Alexz: Yeah kind of. I mean the whole entitlement thing happening in society is kind of a piss-off. It’s certainly a question of if I’ll do it again. I mean I still love it. The support has been so amazing. I can only do so much though. The vinyl’s taking a little long to get out so we sent out a signed hard copy of the album to those waiting on it. I feel like I just want to make sure everyone’s taken care of.

 P&W: What’s more stressful, fans putting pressure on you to get the album out or label executives?

Alexz: I think it’s pretty equal, but with fans I really feel I owe them this. They’re human beings so it’s much more emotional. With a label it’s like ‘fuck you guys I’ll do it myself’, but with fans there’s just that pressure of not screwing up. At the same time you can’t make everyone happy, you just can’t. When you have thousands of people pledging to something you’re going to have some who are sitting at their computer every day saying mean things while there are some who are super positive towards you. I’m dealing with these people one-on-one every day. So what if you get someone who’s got issues and posting mean shit on your pledge wall? I have to look at that before I go up on stage ya know?
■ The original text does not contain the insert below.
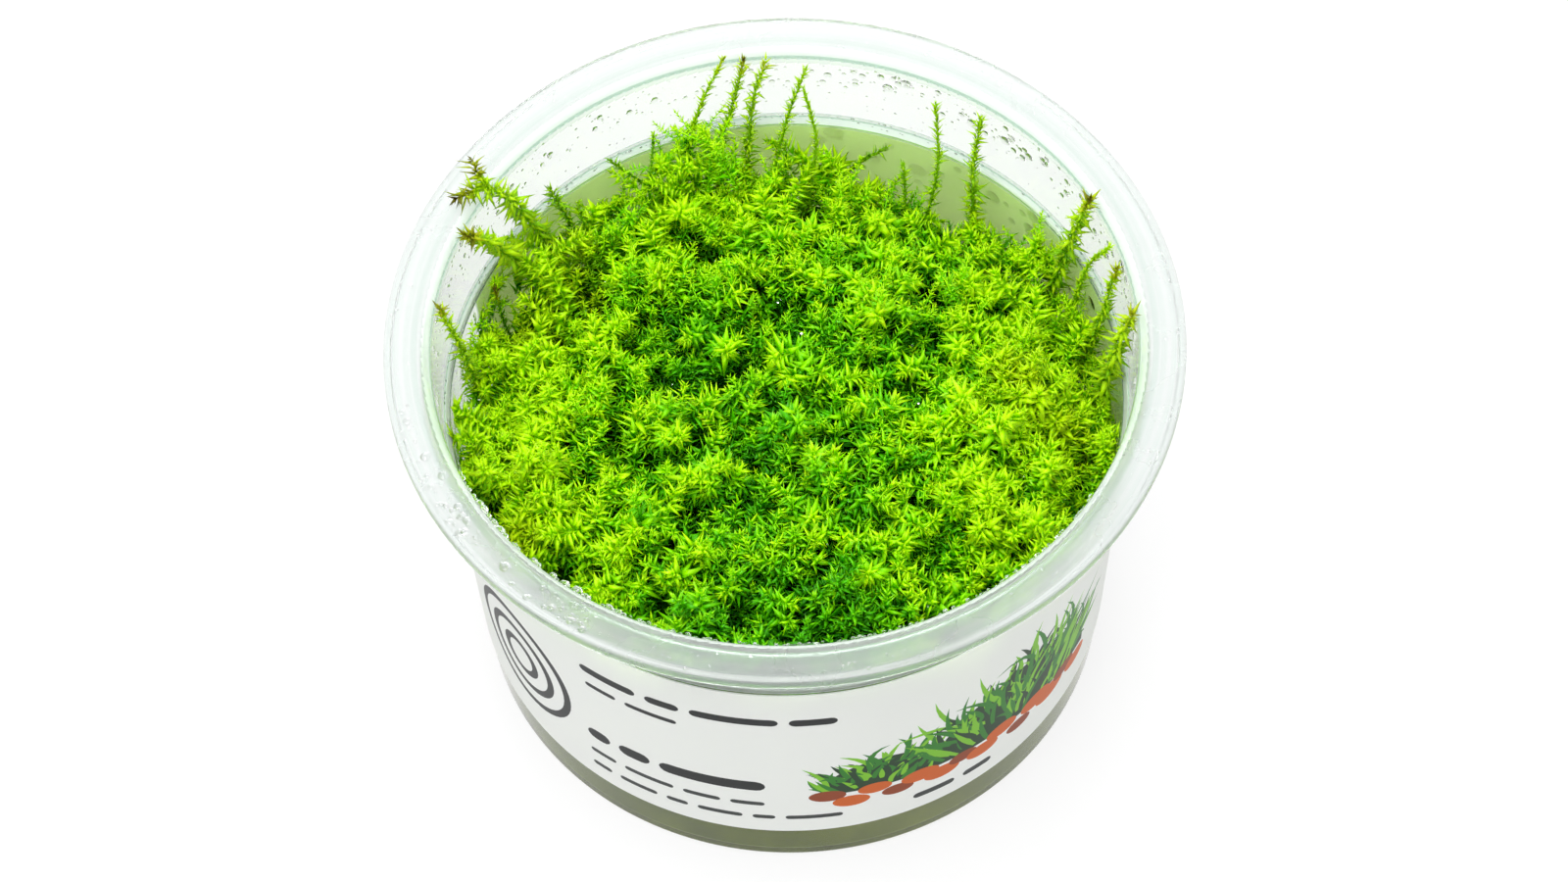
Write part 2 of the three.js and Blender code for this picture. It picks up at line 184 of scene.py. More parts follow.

P&W: Where do you feel you get your sound?

Alexz: I dunno. I don’t listen to any stuff. I mean “Let ‘Em Eat Cake” was a just a riff. I was just vibing. I really don’t know, I don’t pull from anything. I write what I would want to hear and try not to overthink it.

P&W: Are you your music’s biggest fan

Alexz: No.

P&W: Are you your music’s biggest critic?

Alexz: Probably.

P&W: Do you ever get to the point where you think you’re being too critical of your music?

Alexz: I let it go. I’m just a human being. We all die. I put it down on paper, I record it, and put it out there. This is how I feel truly- fifty percent of people are going to like you, and fifty percent aren’t. I’m sorry, I know that’s harsh, but it’s true. It’s really true, and they’re not going to tell you to your face, but fifty percent of the people aren’t going to like you. They’re going to find a reason to not. So at the end of the day I just can’t please everybody, so I’ll just do what a do and then, great, ya know? I’ll live my life. I don’t overthink it, I just don’t care that much.

P&W: How’s your CMJ experience going?

Alexz: Good. Tomorrow I’m doing Webster Hall and that’s it. Today’s really my CMJ day. Then we’re going out west for some L.A. shows, hitting Arizona, and really doing the two-month tour. I want to see some other bands on this bill, but I’m already out doing that every night too, so I’m not really in a place to listen I’m in a place to play.

P&W: Do you like the band that you’re out on tour with right now?

Alexz: I fucking love the band I’m out on tour with. They’re so talented, truly amazing. The whole band is like a motley crew. It’s not really a band it’s like a bunch of people that are SO good at what they do and jamming on stage. I have to crack the whip here and there with rehearsals, but I’m learning how to do that.

P&W: Especially on the little bro? (Alexz’s seventeen-year old brother is her drummer)

Alexz: No he’s actually a really big fan of my music. Plus he’s young and has a lot to prove. He wants to come to South America and Europe with me so he’s got a lot to prove, but I’m blown away by him.